According to the report, base pay made up 55 percent of the average respondent’s income, with the remaining 45 percent coming from bonuses. Bonus payouts tended to be based on a combination of factors, such as firm performance, fund performance, and the employee’s individual performance. The largest bonuses, however, were tied to fund performance at firms with more than $1 billion under management.
“We have seen this trend of an overall increase in base and bonus levels,” Kochanek said by phone. However, he warned that the end of the current bull market is likely to quash this trend. “When markets are under pressure, that does impact employment and compensation,” he said.
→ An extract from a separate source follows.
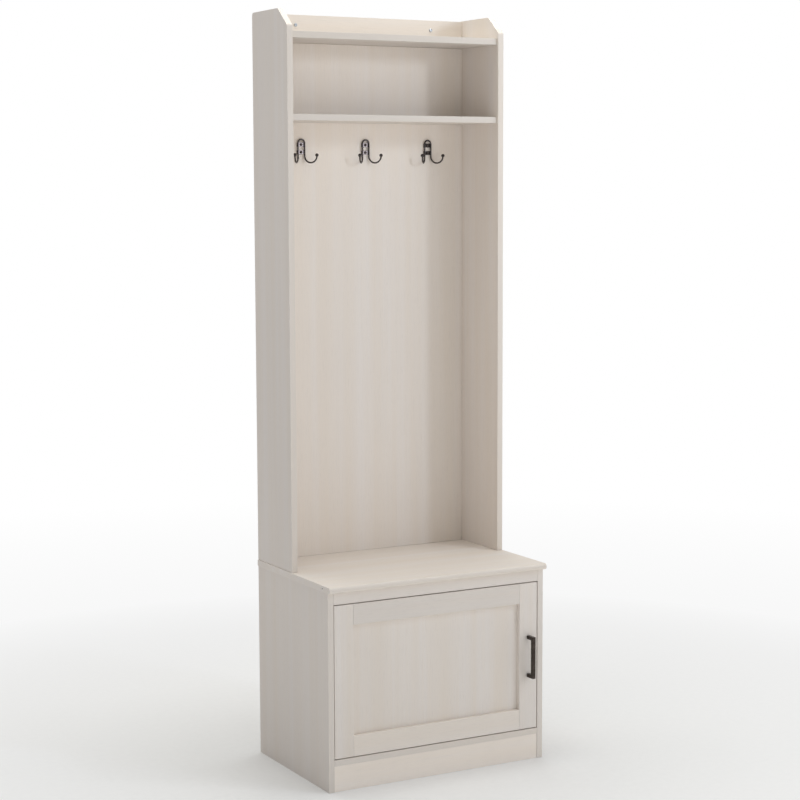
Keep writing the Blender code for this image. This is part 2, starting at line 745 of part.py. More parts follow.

For the most part, however, private equity and venture capital professionals surveyed by Benchmark Compensation were not too worried about their jobs. Roughly two-thirds said they weren’t concerned about job security, while 31 percent said they were somewhat concerned. Only 2 percent reported that they were “very concerned.”
Most surveyed firms said they were actively hiring, including 54 percent that were looking to hire investment professionals. Meanwhile, 40 percent said they were hiring operations and portfolio management staff, while 29 percent were recruiting for accounting and controls positions. Just 1 to 3 percent of firms were reducing headcount across the board, according to Kochanek.
“Firms need to better understand internal satisfaction with their compensation levels, training programs, and work environments,” he said in a statement. “Or, they risk losing talented professionals because, in this private equity job market, people have options.”